Batteries are the most expensive storage. A negligible fraction of utility storage will be batteries unless some new battery chemistry is very, very cheap.
Almost all current utility storage is gravity. That probably won't change.
Hmm. Last time I suggested that[0], I was quickly shot down. I still don't really know why, but as I'm no geologist or civil engineer, I'm willing to believe either a yes or a no at this point.
I definitely don't see any other gravity batteries being useful on this scale.
[0] specifically I suggested that there was a lot of room for a lot of additional pumped hydro — I don't mean my more recent claim, which is merely that existing pumped hydro is cool
There is, in fact, scads of room for add'l pumped hydro. What there isn't room for is more native hydro generation, which needs watershed and a dammed-up river. But pumped hydro only needs an elevated depression. That has actually been a dike around the top of a hill. Natural topography is cheaper, e.g. a box canyon with a dam at the mouth. An alpine pond with no outlet is cheapest of all.

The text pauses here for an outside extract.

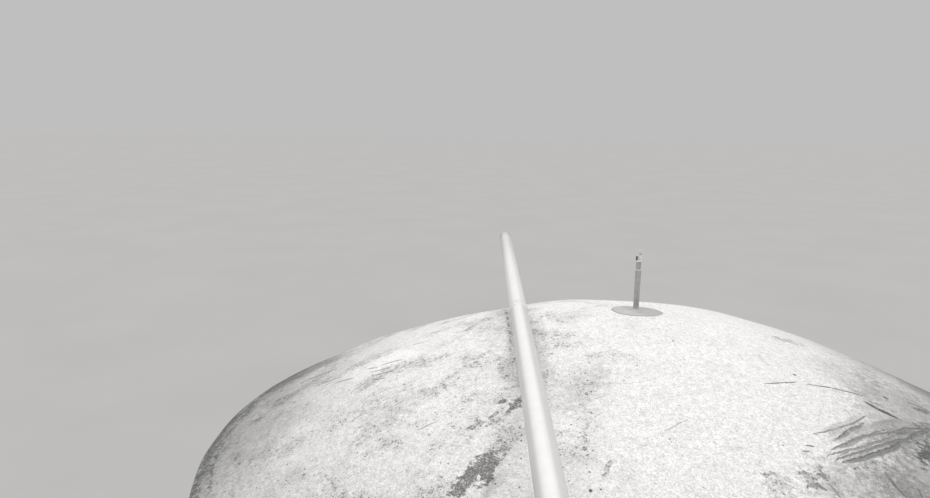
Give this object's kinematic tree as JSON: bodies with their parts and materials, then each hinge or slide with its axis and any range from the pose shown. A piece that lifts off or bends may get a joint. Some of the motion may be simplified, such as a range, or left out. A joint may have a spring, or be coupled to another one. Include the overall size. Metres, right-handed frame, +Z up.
{
  "type": "fixed-dome biogas digester",
  "caption": "Low plastered masonry dome over a digester pit, with a gas riser on its crown, a pale slurry pipe laid over it, a covered outlet chamber and an open inlet chamber.",
  "frame": {"origin": "centre of the part's plan, on the ground", "axes": "+Z up; +Y along the slurry pipe, from the outlet chamber over the dome; +X to the right of it, towards the inlet chamber"},
  "size_m": [8.4216, 9.49, 1.7482],
  "materials": {
    "plaster": "matt whitewashed cement plaster, stained",
    "concrete": "rough cement render, weathered",
    "cover_concrete": "cast concrete, weathered",
    "mortar_pad": "trowelled grey mortar",
    "pale_pipe": "semi-gloss pale plastic, dusty",
    "drop_pipe": "matt brown sewer pipe, dusty",
    "grey_pipe": "dull grey, satin",
    "pale_fitting": "pale plastic, satin",
    "dark_fitting": "black plastic, satin",
    "clip_steel": "zinc plated, dull"
  },
  "bodies": {
    "root": {"dome_crown": "plaster", "dome_segment_1": "plaster", "dome_segment_2": "plaster", "dome_segment_3": "plaster", "dome_segment_4": "plaster", "dome_segment_5": "plaster", "dome_segment_6": "plaster", "dome_segment_7": "plaster", "dome_segment_8": "plaster", "dome_segment_9": "plaster", "dome_segment_10": "plaster", "dome_segment_11": "plaster", "dome_segment_12": "plaster", "dome_segment_13": "plaster", "dome_segment_14": "plaster", "dome_segment_15": "plaster", "dome_segment_16": "plaster", "slurry_pipe_far": "pale_pipe", "slurry_pipe_near": "pale_pipe", "gas_outlet_pad": "mortar_pad", "gas_riser": "grey_pipe", "riser_coupling": "grey_pipe", "coupling_rim": "pale_fitting", "gas_nipple": "grey_pipe", "outlet_cap": "pale_fitting", "hose_adapter": "pale_fitting", "hose_clip": "clip_steel", "test_plug": "dark_fitting", "outlet_wall_dome_side": "concrete", "outlet_wall_outer": "concrete", "outlet_wall_left": "concrete", "outlet_wall_right": "concrete", "outlet_cover_1": "cover_concrete", "outlet_cover_2": "cover_concrete", "outlet_cover_3": "cover_concrete", "inlet_wall_dome_side": "concrete", "inlet_wall_outer": "concrete", "inlet_wall_left": "concrete", "inlet_wall_right": "concrete", "inlet_floor": "concrete", "inlet_drop_pipe": "drop_pipe"}
  },
  "joints": []
}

People like to insist pumped hydro is badly limited by geography, but hills are very common, and need not be nearby: transmission lines work very well. Transmission losses matter little when top-line generation has zero opex and minimal capex. You just build a little more of it.
Storage seems hard and expensive. We're going to need a whole lot of approaches:
- Wind taking a bigger share of renewables
- Whatever storage we can reasonably build, including some exotic stuff like power-to-gas-to-power.
- Nuclear filling in a little bit
- PV comically overbuilt and routinely throwing away a lot of power midday on most days.
- Still peaking off natural gas, a little bit.